There is much buzz the last few days in intellectual property circles about the Jacobsen v. Katzer case handed down by the US Court of Appeals for the Federal Circuit.
The open source concept is an alternative business model of innovation, based on cooperation and collaboration and not competition. It works like this: intellectual property rights (IPRs) are asserted by the intitial developer of source code and are licensed out to subsequent users and improvers of the code on conditions that they not assert proprietary rights over their contribution to the improvement or adaptation. I use the example here of source code though the concept has been adapted to various areas of innovation.

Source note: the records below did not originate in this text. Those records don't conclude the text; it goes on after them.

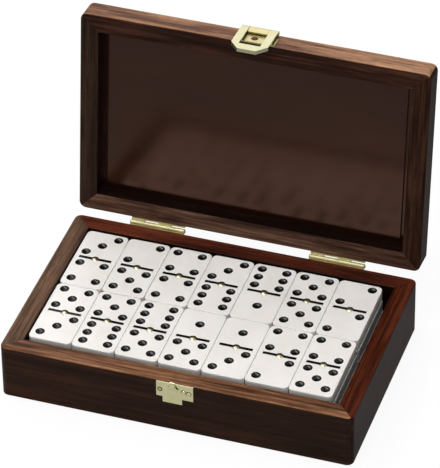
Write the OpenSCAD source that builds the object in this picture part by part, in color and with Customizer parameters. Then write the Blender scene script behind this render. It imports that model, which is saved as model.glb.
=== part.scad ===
// Hinged wooden storage box with a full load of dominoes.
// Frame: origin at the centre of the footprint, on the surface it stands on.
// +X is the right-hand side, -Y the front with the clasp, +Z up. The lid is drawn standing open.

/* [Box] */
// Outer width of the box, left to right
box_w = 203; // [200:1:220]
// Outer depth of the box, front to back
box_d = 126.5; // [124:0.5:140]
// Thickness of the mitred walls
wall_t = 10.7; // [9.5:0.1:11.5]
// Height of the base, floor to rim
base_h = 33.7; // [33.5:0.1:40]
// Height of the lid, rim to top
lid_h = 14.3; // [14:0.1:20]
// Radius of the four upright corners
corner_r = 4; // [2:0.5:4.5]
// Rounding of the rim's and the top's long edges
edge_r = 0.7; // [0.3:0.1:1.2]

/* [Panels] */
// Thickness of the bottom panel
bottom_t = 3.5; // [2.5:0.1:3.6]
// How far each panel reaches into the rabbet or groove of the walls
panel_bite = 4; // [2:0.5:5]
// Depth of the lid's hollow, from its rim to the raised field of the panel
lid_hollow = 7.9; // [6:0.1:8.2]
// Width of the sunk border round the raised field
field_border = 3.8; // [2:0.1:6]
// How far the border lies behind the raised field
field_step = 1.6; // [0.8:0.1:2]
// How far the panel's outer face lies below the lid's top edge
top_recess = 2; // [1.5:0.1:2.4]

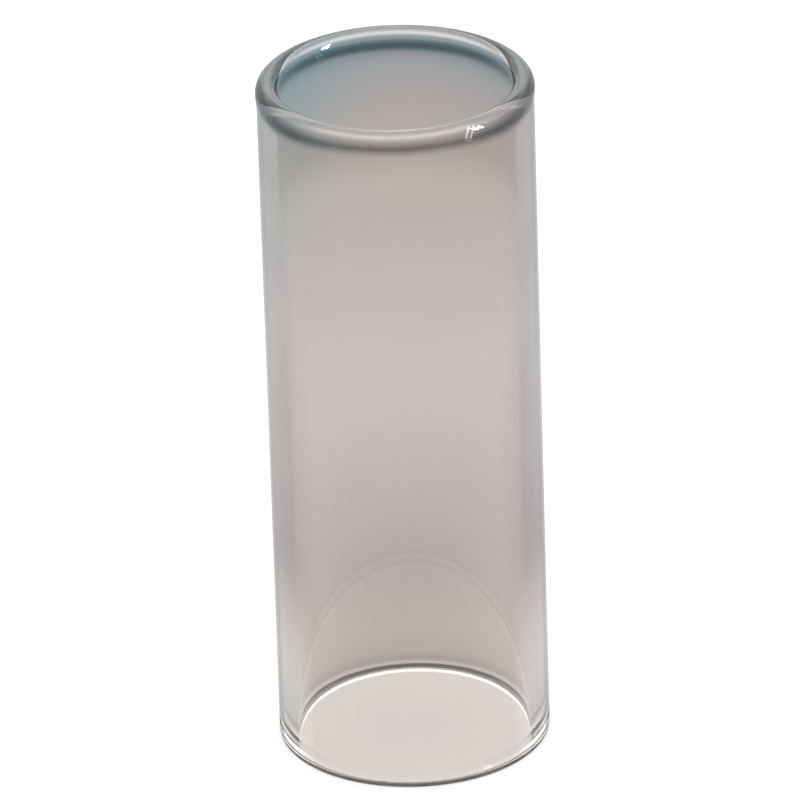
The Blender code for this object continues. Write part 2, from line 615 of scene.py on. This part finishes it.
def rim_light_and_shade(nodes, place):
    """The painted highlight and shade in rings and on the cheeks of the top rim's outer surface. Light that
    leaves the glass takes no ring's tint, and its own for the cheeks."""
    rings = painted_rim_rings(nodes, place, OUTER_RIM_HIGHLIGHT_AND_SHADE, OUTER_BANDS_DEPTH)
    facing = nodes.add("ShaderNodeLayerWeight").outputs["Facing"]
    # Painted shade on the rim's left and right cheeks.
    cheeks = nodes.tinted(rings, nodes.ramp(facing, RIM_CHEEK_SHADE, "LINEAR"))
    started = nodes.fit(place.depth, *CHEEKS_START)
    beside = nodes.math("MULTIPLY", started, nodes.fit(place.depth, *CHEEKS_END))
    leaving = nodes.mix(beside, grey(1.0), nodes.ramp(facing, LEAVING_CHEEK_SHADE, "LINEAR"))
    return nodes.mix(place.entering, leaving, nodes.mix(beside, rings, cheeks))


def glass_material():
    material = bpy.data.materials.new("clear_glass")
    material.use_nodes = True
    nodes = Nodes(material.node_tree)
    shader = material.node_tree.nodes["Principled BSDF"]
    place = GlassPlace(nodes)
    rings = rim_light_and_shade(nodes, place)
    outer = nodes.tinted(wall_colour(nodes, place), rings)
    # Painted dark rings and shade on the bore, for light that enters there.
    bore = nodes.mix(place.entering, grey(1.0), painted_rim_rings(nodes, place, BORE_PAINTED_SHADE, BORE_BANDS_DEPTH))
    nodes.feed(shader, "Base Color", nodes.mix(place.outside, bore, outer))

    # Long shallow ripples along the tube, and a dull fingerprint here and there.
    ripples = nodes.noise(place.stretched(nodes, RIPPLE_STRETCH), RIPPLE_SCALE, RIPPLE_DETAIL)
    bump = nodes.add("ShaderNodeBump")
    nodes.feed(bump, "Strength", 1.0)
    nodes.feed(bump, "Distance", RIPPLE_HEIGHT)
    nodes.feed(bump, "Height", ripples)
    nodes.feed(shader, "Normal", bump.outputs[0])
    smudges = nodes.noise(place.point, SMUDGE_SCALE, SMUDGE_DETAIL, SMUDGE_GRAIN)
    nodes.feed(shader, "Roughness", nodes.fit(smudges, *SMUDGE_SPAN, 0.0, SMUDGE_ROUGHNESS))

    shader.inputs["IOR"].default_value = GLASS_IOR
    shader.inputs["Transmission Weight"].default_value = 1.0
    absorb = nodes.add("ShaderNodeVolumeAbsorption")
    absorb.inputs["Color"].default_value = EDGE_COLOUR
    absorb.inputs["Density"].default_value = EDGE_DENSITY
    nodes.feed(material.node_tree.nodes["Material Output"], "Volume", absorb.outputs[0])
    return material


# ---------------------------------------------------------------- the picture

BOUNCES = 128  # enough for light that runs round inside the rims

make_camera()
make_floor()
make_world()
make_lights()
make_glass()
bpy.context.scene.view_settings.view_transform = "Standard"
bpy.context.scene.cycles.max_bounces = BOUNCES
bpy.context.scene.cycles.transmission_bounces = BOUNCES
bpy.context.scene.cycles.glossy_bounces = BOUNCES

Two legal issues have emerged from the open source concept (1) can IPRs be used this way? and (2) what if someone poisons the code with proprietary code? Jacobsen answers the first issue.
The Artistic License n Jacobsen gave users the right to copy, modify, and distribute software "provided that [the user] insert prominent notice in each changed file stating how and when [the user] changed the file..."; "place [the user's] modifications in the Public Domain or otherwise make them freely available"; "use the modified Package only with [the user's] corporation or organization" The defendant breached these conditions.
The court characterized the issue as whether these terms of the license are conditions or convenants to the copyright license. If they are conditions, according to the court, they must be complied with prior to the granting of the license - meaning that if the conditions are breached, there is no permisssion to use, and thus there is infringement. If they are covenants, then a priori the license is granted (and thus there can be no infringement), and the breach becomes contractual in nature. From a practical point of view, the different is significant. As the court states "Copyright licenses are designed to support the right to exclude; money damages [in contract] do not support or enforce that right."
The court finds the terms to be conditions, the breach of which amounted to infringement. The decision seems right on legal and policy grounds. Legally, both the form of the agreement and the substance of the terms seem predicated on IPRs and thus conditional to the grant of a license. On policy grounds, a contrary holding would inhibit the development of an important source of innovation in society.